During February 1996, namely on 14 February, 20 February and 29 February, the defendant handed over three cheques drawn by him, respectively for the amounts of $3,000, $4,000 and $6,500, drawn upon an account of Pioneer Surf Missions.
A further cheque was drawn on 15 March 1996 for $1,026.50 although I am not told how that cheque came to be issued or handed over.
The defendant therefore sought advice from Mr Troy to launch a venture which was designed to expand the defendant's business interests. His aim to have a limited company provide finance by way of investors does not detract from the instructions he gave to Mr Troy to enhance and protect his own business interests. It is certainly conceivable that the defendant's interests may have conflicted with those of the prospective investors and the prospective corporate vehicle. He required his personal interests to be protected.
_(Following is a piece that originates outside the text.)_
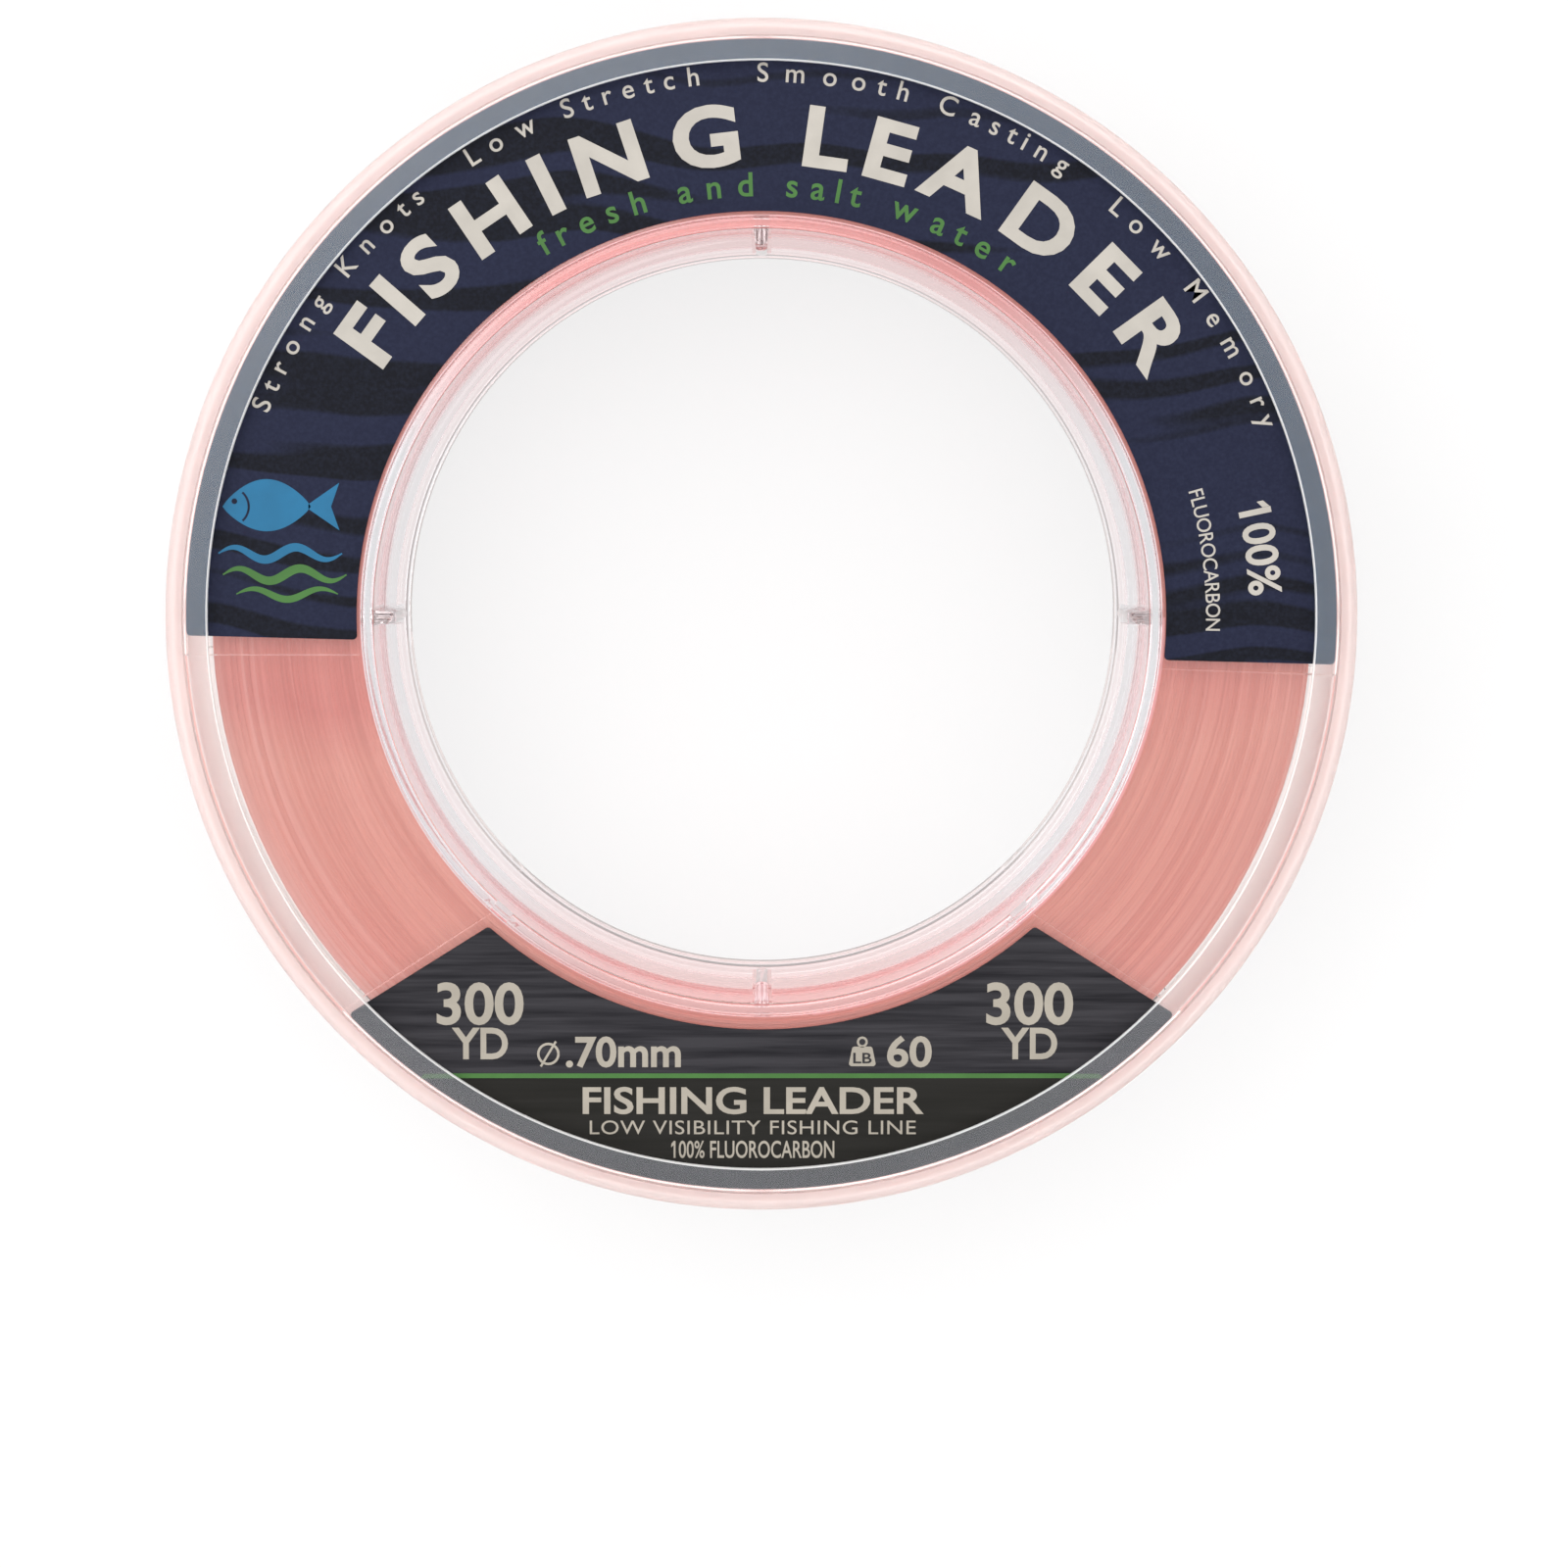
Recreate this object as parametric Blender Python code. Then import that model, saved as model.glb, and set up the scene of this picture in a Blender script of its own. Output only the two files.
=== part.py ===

Investors' moneys, perhaps small amounts, were put into the Pioneer Surf Missions account; otherwise they were placed into a solicitor's trust account and the plaintiff's trust account and withdrawn from time to time with the investors' authority.
Although the defendant volunteered that he approached Mr Troy on behalf of the company I do not accept his evidence that that was the case. As I have pointed out this was not his case upon the pleadings.
Conclusions
Since the defendant sought the plaintiff's professional advice and assistance concerning a venture in which the defendant was clearly personally interested, and the plaintiff provided those services in a variety of ways for fees, the reasonableness of which is not challenged, the plaintiff must succeed.
It matters not that the accounts at the defendant's request were addressed to Great Breaks International Limited - the work was done for and at the request of the defendant.
The balance of the account is $30,084.40 and judgment is given to the plaintiff for that sum. Interest will be awarded upon that sum.
I shall hear counsel further concerning interest, unless this can be agreed.